One of the primary reasons businesses switch to a corporation is to raise funds. Corporations can issue shares of stock, making it easier to attract investors, venture capital, or equity financing. This is particularly true for C Corporations, which allow unlimited shareholders and multiple classes of stock.

For example, if you’re seeking funding from angel investors or venture capital firms, they may require your business to be structured as a corporation to ensure a clear division of ownership and a return on their investment.

You Want to Offer Employee Stock Options

As your business grows, attracting and retaining top talent becomes critical. Corporations can offer employee stock options or equity compensation, providing incentives that align employee interests with the company’s success. This is not possible with an LLC.

Offering stock options can help you build a strong team and compete with larger companies for skilled professionals.

Your Business Has Grown Beyond the Scope of an LLC

An LLC’s simplicity can become a limitation as your business scales. Large operations, numerous owners, or the need for a formal structure may make a corporation a better fit. Corporations have a more standardized framework, including bylaws, a board of directors, and regular shareholder meetings, which can help manage complexity in larger businesses.

For instance, if your business expands into multiple states or countries, a corporation’s structure can offer the clarity and legal advantages you need to navigate complex regulations.

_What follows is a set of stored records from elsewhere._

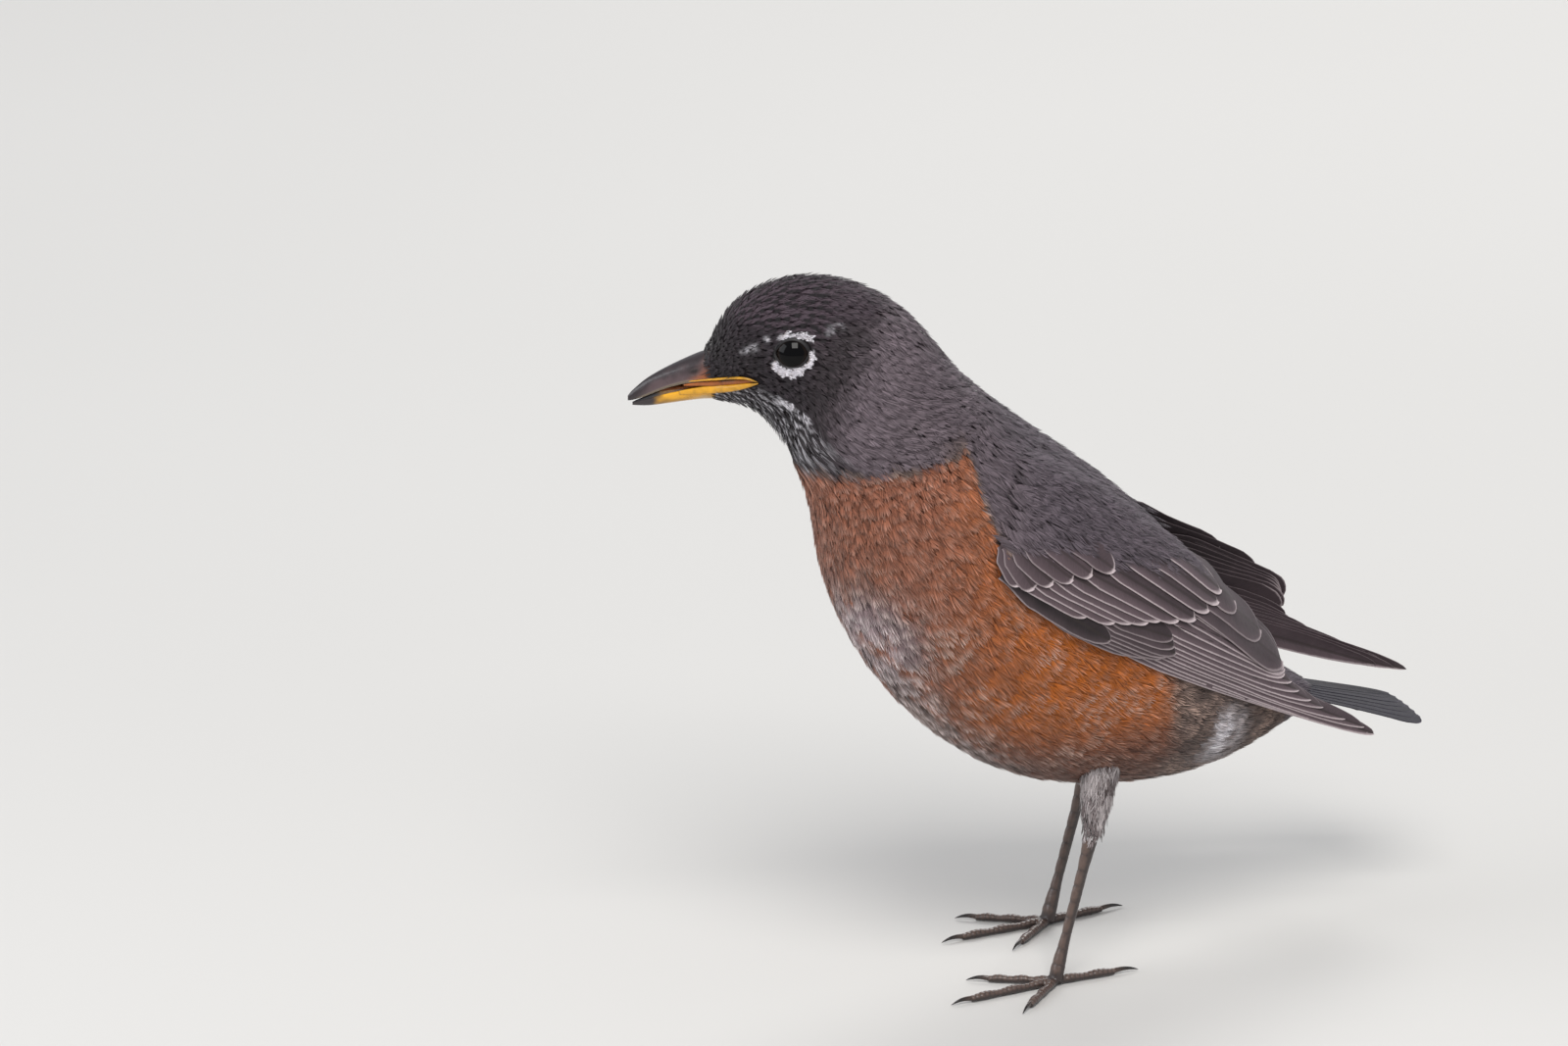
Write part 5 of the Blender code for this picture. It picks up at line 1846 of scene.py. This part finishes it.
def make_legs():
    """The scaled feet and their claws in place of their solids."""
    for name, _ in SIDES:
        skin = object_from(foot_skin(name), f"foot_{name}_scales")
        places, normals = vertex_places(skin), vertex_values(skin, "normal")
        show = scutes(places, normals, name)
        grain = noise(places, 0.45) - 0.5
        places = places + normals * (0.16 * (show - 0.6) + 0.06 * grain)[:, None]
        places[:, 2] = np.maximum(places[:, 2], 0.02)
        skin.data.vertices.foreach_set("co", (places * MM).astype(np.float32).ravel())
        skin.data.update()
        share = np.clip(show + 0.5 * grain, 0.0, 1.0)
        tinted(skin.data, "Horn", mixed(tone("leg_dark"), tone("leg_brown"), share))
        nodes = [f"leg_{name}_tarsus"] + [f"toe_{name}_{toe}" for toe in TOE_NAMES]
        finished(skin, horn_material("Foot scales", roughness=0.42), nodes)
        for toe in TOE_NAMES:
            make_claw(name, toe)


def make_claw(name, toe):
    """A claw that curves from inside the end of its toe to a fine point near the ground."""
    _, root, way, claw, half = toe_line(name, toe)
    share = np.linspace(0.0, 1.0, 22)
    line = root + way * ((claw + 1.0) * share - 1.0)[:, None]
    line[:, 2] = half * 0.7 + 0.5 * np.sin(share * math.pi * 0.9) - (half * 0.7 - 0.2) * share ** 1.9
    radius = 0.54 * half * (1.0 - share ** 1.5) ** 0.75 + 0.03
    piece = lofted(f"claw_{name}_{toe}_horn", tube(line, radius, radius * 0.72))
    reach = (vertex_places(piece) - root) @ way
    dark = ramp(reach, 0.0, 0.6 * claw)
    tinted(piece.data, "Horn", mixed(tone("leg_brown") * 0.6, tone("claw_dark"), dark))
    return finished(piece, horn_material("Claw horn", roughness=0.28), [f"claw_{name}_{toe}"])


THIGH_ROWS, THIGH_COLUMNS = 24, 40


def thigh_sheet(name, side):
    """A sheet round one thigh, from inside the flank down to the ankle."""
    bottom = shank_ends(name)[1] + (0.2, 0.0, -1.0)
    top = within(f"leg_{name}_tibia", 0.5, 0.5, 1.0) + (1.5, side, 2.0)
    share = np.linspace(0.0, 1.0, THIGH_ROWS)
    line = top + (bottom - top) * share[:, None]
    length = np.linalg.norm(bottom - top)
    radius = np.interp(share, (0.0, 0.3, 0.7, 0.93, 1.0), (5.0, 4.2, 3.2, 2.4, 2.1))
    angles = turns(THIGH_COLUMNS)
    ring = np.stack([np.cos(angles), np.sin(angles), np.zeros(THIGH_COLUMNS)], -1)
    places = line[:, None] + ring * radius[:, None, None]
    step = (length / (THIGH_ROWS - 1), 2 * math.pi / THIGH_COLUMNS)
    return Sheet(places, step, True, lambda grid: grid - line[:, None]), length


def paint_thigh(places, x, y, draw):
    """Whitish thigh feathers with grey-brown roots and streaks."""
    tips = places[:, :, 6]
    streak = ramp(noise(tips, 2.0) + draw.normal(0.0, 0.14, tips.shape[:2]), 0.35, 0.7)
    light = draw.normal(1.0, 0.18, tips.shape[:2])[..., None, None]
    ground = mixed(tone("thigh_grey"), tone("thigh_pale"), streak)[:, :, None]
    return np.clip(mixed(tone("down"), ground, ramp(x, 0.0, 0.4)) * np.clip(light, 0.6, 1.5), 0.0, 1.0)


def make_thighs():
    """The feathered thighs."""
    for name, side in SIDES:
        sheet, length = thigh_sheet(name, side)
        draw = draws("thigh")
        u, v = scattered(sheet, 0.0, length - 1.8, even_gap(1.25), draw)
        count = len(u)
        flock = {
            "u": u, "v": v, "turn": draw.normal(0.0, 0.12, count),
            "length": np.interp(u, (0.0, length), (6.5, 3.0)) * draw.uniform(0.85, 1.1, count),
            "width": np.interp(u, (0.0, length), (4.0, 2.0)), "low": np.full(count, -0.9),
            "high": draw.uniform(-0.1, 0.45, count), "barb": np.full(count, 0.2),
        }
        coat = Coat()
        grow(coat, sheet, flock, BARBS["thigh"], paint_thigh, draw)
        finished(coat.build(f"thigh_{name}_plumage"), plume_material())


# ---- coat

def half_of(sheet, flock, hand):
    """The feathers on one side of the bird: 1 for the left and -1 for the right."""
    turns = (flock["v"] / (BODY_COLUMNS * sheet.step[1])) % 1.0
    return chosen(flock, (turns < 0.5) == (hand > 0))


def make_body_plumage():
    """The soft coat of the head, neck, breast and belly."""
    parts = lay_body()
    crown = (BODY, parts["head"], paint_crown, "head", "head")
    arcs = (BODY, lay_eye_arcs(), paint_white, "arcs", "arcs")
    plumage_piece("head_plumage", [crown, arcs])
    plumage_piece("neck_plumage", [(BODY, parts["neck"], paint_plumage, "neck", "neck")])
    for part in ("breast", "belly"):
        for name, side in SIDES:
            flock = half_of(BODY, parts[part], side)
            grown = [(BODY, flock, paint_plumage, part, name + " side")]
            plumage_piece(f"{part}_{name}_plumage", grown)


def make_mantle():
    """The soft coat of the back, the rump and the front of the folded wings."""
    grown = [(MANTLE, lay_mantle(), paint_plumage, "mantle", "mantle")]
    plumage_piece("mantle_plumage", grown)


# ---- stage

VIEW_FROM = np.array((-0.4755, -0.8236, 0.3090))  # from the bird to the camera
VIEW_TARGET = (0.196, 0.875, 0.627)  # shares of the solids' box
VIEW_DISTANCE = 2.84  # metres
LENS = 300.0
FLOOR_RADIUS = 8.0  # metres
# Soft lamps: name, place, size, power and colour
LAMPS = (
    ("key light", (-0.5, -1.0, 1.5), 0.9, 25.0, (1.0, 0.98, 0.95)),
    ("fill light", (-1.3, 0.3, 0.7), 0.9, 7.0, (0.93, 0.96, 1.0)),
    ("rim light", (0.9, 0.9, 1.1), 0.8, 12.0, (1.0, 0.99, 0.97)),
)
SKY_COLOUR, SKY_STRENGTH = (0.9, 0.93, 1.0, 1.0), 0.46


def area_light(target, name, place, size, power, colour):
    """A soft square lamp aimed at a point; places and sizes in metres."""
    lamp = bpy.data.lights.new(name, "AREA")
    lamp.size = size
    lamp.energy = power
    lamp.color = colour
    made = placed(name, lamp)
    made.location = place
    made.rotation_euler = (Vector(target) - Vector(place)).to_track_quat("-Z", "Y").to_euler()


def make_stage():
    """Pale floor, soft studio light and the camera."""
    low, high = CAD_BOX
    target = Vector([a + (b - a) * share for a, b, share in zip(low, high, VIEW_TARGET)])
    camera = bpy.data.cameras.new("camera")
    camera.lens = LENS
    camera.clip_start, camera.clip_end = 0.1, 50.0
    holder = placed("camera", camera)
    holder.location = target + Vector(VIEW_FROM) * VIEW_DISTANCE
    holder.rotation_euler = Vector(-VIEW_FROM).to_track_quat("-Z", "Y").to_euler()
    bpy.context.scene.camera = holder
    bm = bmesh.new()
    bmesh.ops.create_circle(bm, cap_ends=True, segments=64, radius=FLOOR_RADIUS)
    floor = object_from(bm, "floor")
    material, shader, wire = new_material("Floor", (0.6, 0.59, 0.57), 0.9)
    cloud = wire.noise(wire.own_place(), 2.0, 2.0)
    wire.give(shader["Base Color"], wire.blend(cloud, (0.58, 0.57, 0.55, 1.0), (0.64, 0.63, 0.61, 1.0)))
    floor.data.materials.append(material)
    for lamp in LAMPS:
        area_light((low + high) / 2, *lamp)
    world = bpy.data.worlds.new("studio")
    world.use_nodes = True
    sky = world.node_tree.nodes["Background"].inputs
    sky["Color"].default_value = SKY_COLOUR
    sky["Strength"].default_value = SKY_STRENGTH
    bpy.context.scene.world = world
    bpy.context.scene.view_settings.view_transform = "Standard"


# ---- add-on

class ROBIN_OT_skin(bpy.types.Operator):
    """Make the skin under the coat"""
    bl_idname = "robin.skin"
    bl_label = "Skin"

    def execute(self, context):
        make_skin()
        return {"FINISHED"}


class ROBIN_OT_body_plumage(bpy.types.Operator):
    """Make the soft feathers of the head, neck, breast and belly"""
    bl_idname = "robin.body_plumage"
    bl_label = "Body plumage"

    def execute(self, context):
        make_body_plumage()
        return {"FINISHED"}


class ROBIN_OT_mantle(bpy.types.Operator):
    """Make the soft feathers of the back, rump and front of the wings"""
    bl_idname = "robin.mantle"
    bl_label = "Mantle"

    def execute(self, context):
        make_mantle()
        return {"FINISHED"}


class ROBIN_OT_wings(bpy.types.Operator):
    """Make the stiff feathers of both folded wings"""
    bl_idname = "robin.wings"
    bl_label = "Wings"

    def execute(self, context):
        for name, _ in SIDES:
            make_wing(name)
        return {"FINISHED"}


class ROBIN_OT_tail(bpy.types.Operator):
    """Make the tail feathers"""
    bl_idname = "robin.tail"
    bl_label = "Tail"

    def execute(self, context):
        make_tail()
        return {"FINISHED"}


class ROBIN_OT_bill(bpy.types.Operator):
    """Make the bill, the lining of the mouth and its corners"""
    bl_idname = "robin.bill"
    bl_label = "Bill"

    def execute(self, context):
        make_bill()
        return {"FINISHED"}


class ROBIN_OT_eyes(bpy.types.Operator):
    """Make the eyes and their lids"""
    bl_idname = "robin.eyes"
    bl_label = "Eyes"

    def execute(self, context):
        make_eyes()
        return {"FINISHED"}


class ROBIN_OT_legs(bpy.types.Operator):
    """Make the scaled legs, the toes, the claws and the feathered thighs"""
    bl_idname = "robin.legs"
    bl_label = "Legs"

    def execute(self, context):
        make_legs()
        make_thighs()
        return {"FINISHED"}


class ROBIN_OT_stage(bpy.types.Operator):
    """Make the floor, the lights and the camera"""
    bl_idname = "robin.stage"
    bl_label = "Stage"

    def execute(self, context):
        make_stage()
        return {"FINISHED"}


OPERATORS = (ROBIN_OT_skin, ROBIN_OT_body_plumage, ROBIN_OT_mantle, ROBIN_OT_wings, ROBIN_OT_tail,
             ROBIN_OT_bill, ROBIN_OT_eyes, ROBIN_OT_legs, ROBIN_OT_stage)


class ROBIN_PT_panel(bpy.types.Panel):
    """Lists the robin's pieces and settings in the sidebar"""
    bl_idname = "ROBIN_PT_panel"
    bl_label = "Robin"
    bl_space_type = "VIEW_3D"
    bl_region_type = "UI"
    bl_category = "Robin"

    def draw(self, context):
        for step in OPERATORS:
            self.layout.operator(step.bl_idname)
        for settings in (context.scene.robin_sizes, context.scene.robin_colours):
            column = self.layout.column()
            for name in type(settings).__annotations__:
                column.prop(settings, name)


CLASSES = (RobinColours, RobinSizes, *OPERATORS, ROBIN_PT_panel)


def register():
    """Adds the classes and the settings to Blender."""
    for item in CLASSES:
        bpy.utils.register_class(item)
    bpy.types.Scene.robin_colours = PointerProperty(type=RobinColours)
    bpy.types.Scene.robin_sizes = PointerProperty(type=RobinSizes)


def unregister():
    """Takes the settings and the classes out of Blender."""
    del bpy.types.Scene.robin_sizes
    del bpy.types.Scene.robin_colours
    for item in reversed(CLASSES):
        bpy.utils.unregister_class(item)


def main():
    """Makes every piece and the stage."""
    register()
    bpy.ops.robin.skin()
    bpy.ops.robin.body_plumage()
    bpy.ops.robin.mantle()
    bpy.ops.robin.wings()
    bpy.ops.robin.tail()
    bpy.ops.robin.bill()
    bpy.ops.robin.eyes()
    bpy.ops.robin.legs()
    bpy.ops.robin.stage()


if __name__ == "__main__":
    main()
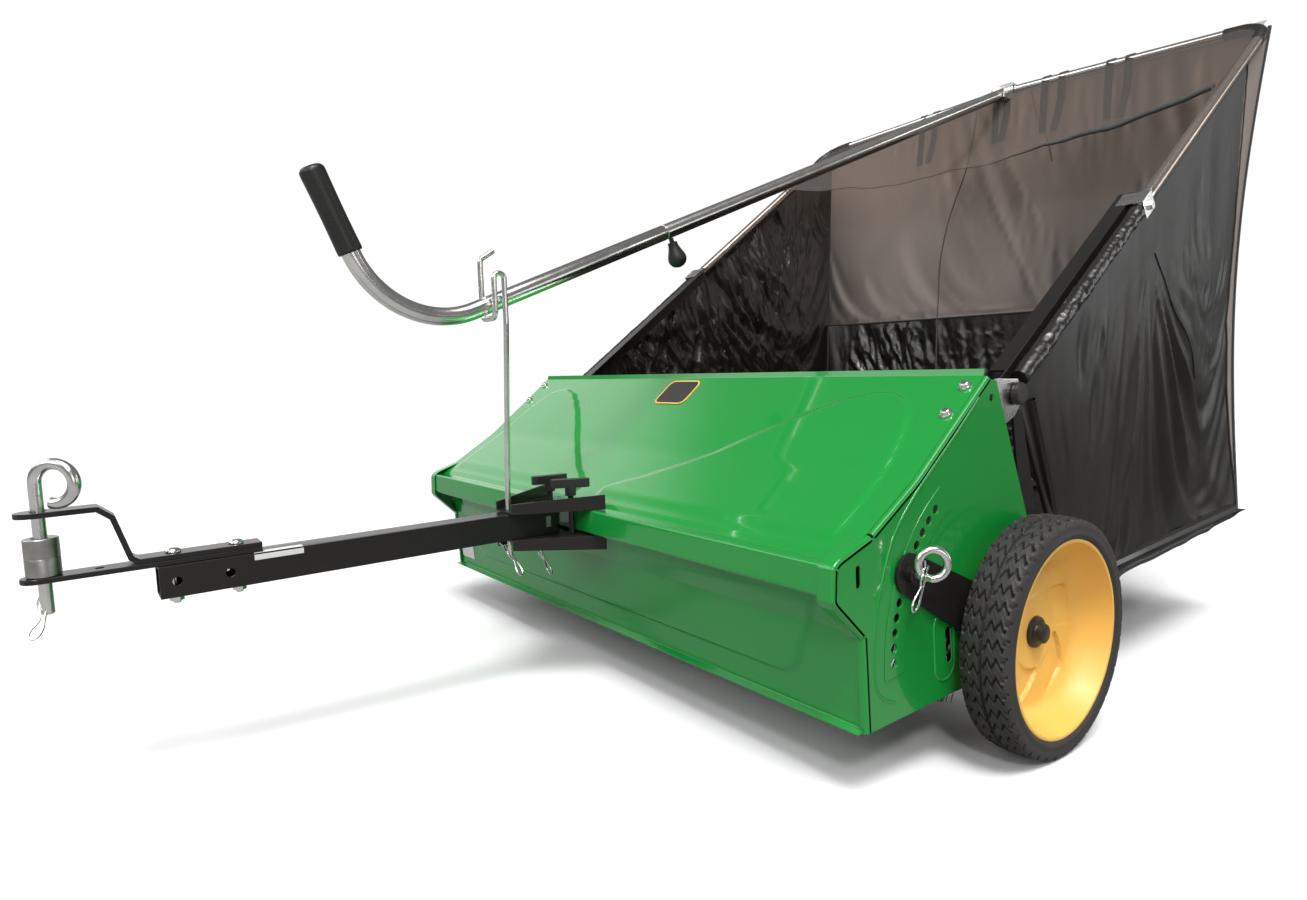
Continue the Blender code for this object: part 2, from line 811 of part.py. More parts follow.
def build_straps(frame):
    half, tip_y, rear_y = 0.016, -1.030, -0.7925
    lower_z = TUBE_TOP_Z + GAP
    upper_z = lower_z + STRAP_THICKNESS + GAP
    plan = [(-half, rear_y), (half, rear_y)]
    for i in range(9):
        a = -math.pi * i / 8
        plan.append((half * math.cos(a), tip_y + half + half * math.sin(a)))
    bolt_holes = [circle((0, y), 0.0048, 12) for y in STRAP_BOLT_YS]
    pin_hole = [circle((0, HITCH_PIN_Y), HITCH_PIN_RADIUS + 0.0010, 16)]
    small_hole = [circle((0, -0.958), 0.0045, 12)]
    lower_holes = bolt_holes + pin_hole + small_hole
    lower = prism(plan, lower_z, lower_z + STRAP_THICKNESS, "Z", lower_holes)
    add_piece("hitch_strap_lower", lower, "black_paint", frame)
    joggle = [
        (rear_y, upper_z),
        (-0.922, upper_z),
        (-0.931, upper_z + 0.006),
        (-0.945, upper_z + STRAP_RISE - 0.010),
        (-0.957, upper_z + STRAP_RISE),
        (tip_y - 0.010, upper_z + STRAP_RISE),
    ]
    keep = prism(plan, lower_z - 0.02, upper_z + 0.12, "Z", bolt_holes + pin_hole)
    add_piece(
        "hitch_strap_upper",
        folded_sheet(joggle, -STRAP_THICKNESS, -half - 0.002, half + 0.002),
        "black_paint",
        frame,
        keep=[keep],
    )
    spacer_z = lower_z + STRAP_THICKNESS + GAP
    spacer = [
        (0.0085, spacer_z),
        (0.0165, spacer_z),
        (0.0165, spacer_z + 0.042),
        (0.0085, spacer_z + 0.042),
    ]
    upright = along(Vector((0, HITCH_PIN_Y, 0)), Vector((0, 0, 1)))
    add_piece("hitch_spacer", revolve(spacer, 24, upright), "steel", frame)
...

You’re Concerned About Double Taxation

Although C Corporations are subject to double taxation (corporate profits taxed at the corporate level and dividends taxed at the individual level), certain strategies and deductions can minimize this impact. If you’re earning substantial profits and reinvesting them into the business, a corporation may offer tax advantages that outweigh this drawback.

Alternatively, switching to an S Corporation can provide the benefits of corporate structure without double taxation, as income passes through to the shareholders’ tax returns.

You Want to Build Credibility

A corporation can enhance your business’s credibility with investors, clients, and partners. The formal structure and perception of stability often associated with corporations can open doors to new opportunities, such as larger contracts or strategic partnerships.

For example, if you’re seeking government contracts or partnerships with large enterprises, being incorporated might make your business more attractive and trustworthy.

Steps to Transition from an LLC to a Corporation

Switching from an LLC to a corporation involves several steps. While the exact process may vary depending on your state’s laws, here’s a general roadmap:

Decide on the Type of Corporation

Choose between a C Corporation and an S Corporation based on your business goals, tax considerations, and ownership structure. Consulting a business attorney or accountant can help you make an informed decision.

File the Necessary Paperwork

File Articles of Incorporation with your state’s Secretary of State office. This document includes details about your corporation, such as its name, purpose, and registered agent.

Draft Corporate Bylaws

Create bylaws that outline your corporation’s rules, management structure, and operating procedures. These will serve as the foundation for running your business.

Issue Stock

Determine the number and type of shares to issue to owners and investors. Proper record-keeping is essential to comply with corporate laws.

Notify Tax Authorities

Update your tax status with the IRS and any relevant state agencies. If you’re electing S Corporation status, file Form 2553 with the IRS.

Inform Stakeholders

Notify employees, partners, and clients about the change to ensure a smooth transition and maintain trust.

Potential Challenges to Consider

While transitioning to a corporation has many advantages, it’s important to weigh the challenges:

  • Increased Complexity: Corporations require more formalities, such as annual meetings, detailed record-keeping, and regulatory compliance.
  • Higher Costs: Incorporation involves fees for filing paperwork, legal advice, and ongoing compliance costs.
  • Tax Considerations: Double taxation for C Corporations may impact profitability, though strategies exist to mitigate this.

Deciding when to switch from an LLC to a corporation is a pivotal moment in your business’s growth journey. Factors like raising capital, offering stock options, scaling operations, and enhancing credibility often signal the right time to make the change. While the process involves more complexity and costs, the long-term benefits can position your business for sustained success. Evaluate your goals, consult professionals, and take proactive steps to ensure a smooth transition. By making the switch at the right time, you can unlock new opportunities and secure a stronger future for your business.